Author: Erin Pobjie is an Assistant Professor of International Law at Essex Law School and a Senior Research Affiliate at the Max Planck Institute for Comparative Public Law and International Law.
2025 ABILA Edited Volume Award: Alejandro Chehtman, Alexandra Huneeus, and Sergio Puig, Latin American International Law in the Twenty-First Century (OUP, 2025)
Latin America has been a pivotal site for influential and innovative developments in international law since the colonial era. Throughout much of the twentieth century, Latin American politics were entangled with the political and economic interests of the United States. Today, as the global order shifts, scholars and legal practitioners are grappling with the current restructuring and potential transformation of international relations—and what this means for international law in the region.
This collection of essays brings together a group of highly regarded scholars to present a broad survey of Latin America’s approaches and contributions, historically and presently, to the field of international law.
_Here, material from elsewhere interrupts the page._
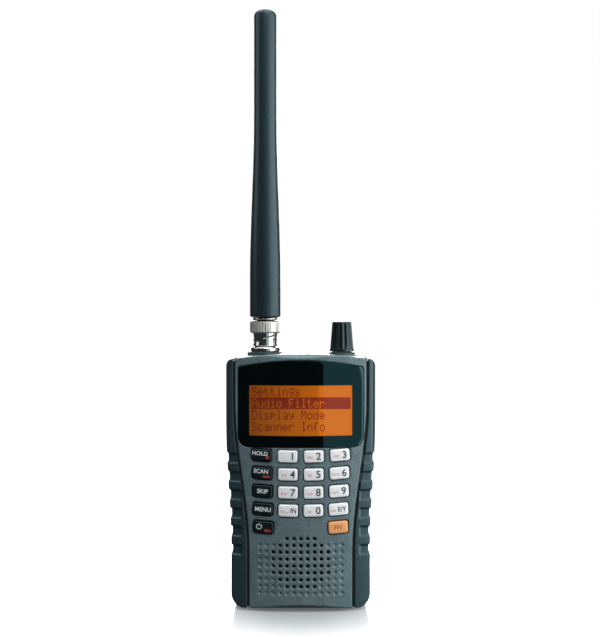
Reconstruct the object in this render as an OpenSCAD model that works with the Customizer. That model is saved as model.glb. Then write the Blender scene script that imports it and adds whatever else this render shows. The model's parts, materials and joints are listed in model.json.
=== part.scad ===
// Handheld radio scanner: case, keypad, display, battery bay, volume knob and bayonet antenna.
// Origin at the bottom centre, +Z up, the front faces -Y.

/* [Case] */
// Width of the case across its side grips
case_w = 67; // [66:1:84]
// Depth from the key caps to the battery door
case_d = 33; // [32.5:0.5:42]
// Height from the feet to the middle of the deck
case_h = 113; // [112:1:145]
// How much narrower the lower half is on each side
waist_in = 2.7; // [1:0.1:3]
// Radius of the crowned front, seen from above
crown_r = 100; // [90:5:200]
// Radius of the arched deck, seen from the front
deck_r = 215; // [180:5:400]
// Radius of the two bottom corners
bottom_r = 6; // [4:0.5:8]
// Radius of the two top corners
top_r = 4; // [3:0.5:5]
// Thickness of the front wall
front_wall = 2.3; // [2.1:0.1:2.5]
// Thickness of the side walls with the grips
side_wall = 3.2; // [3:0.1:3.6]
// Radius of the two upright edges at the front
edge_front_r = 12; // [9:0.5:14]
// Radius of the two upright edges at the back
edge_back_r = 6; // [5:0.5:7]

// Radius that rolls the front over into the deck
roll_front_r = 6; // [5:0.5:9]
// Radius that rolls the back over into the deck
roll_back_r = 4.5; // [4:0.5:6]

/* [Grips] */
// Thickness of a grip on the side of the case
grip_t = 1.6; // [1.2:0.1:1.8]
// Thickness of a grip on the front of the case
grip_face_t = 1.3; // [1:0.1:1.4]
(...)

Editors: Alejandro Chehtman is Dean and Professor of Law, Universidad Torcuato Di Tella, Argentina, and Executive Director of the Latin American Society for International Law. Alexandra Huneeus is Evjue Bascom Professor of Law and Director of the Center for Law, Society and Justice at the University of Wisconsin, Madison. Sergio Puig is Chair in International Economic Law at the European University Institute and Evo DeConcini Professor of Law at UArizona.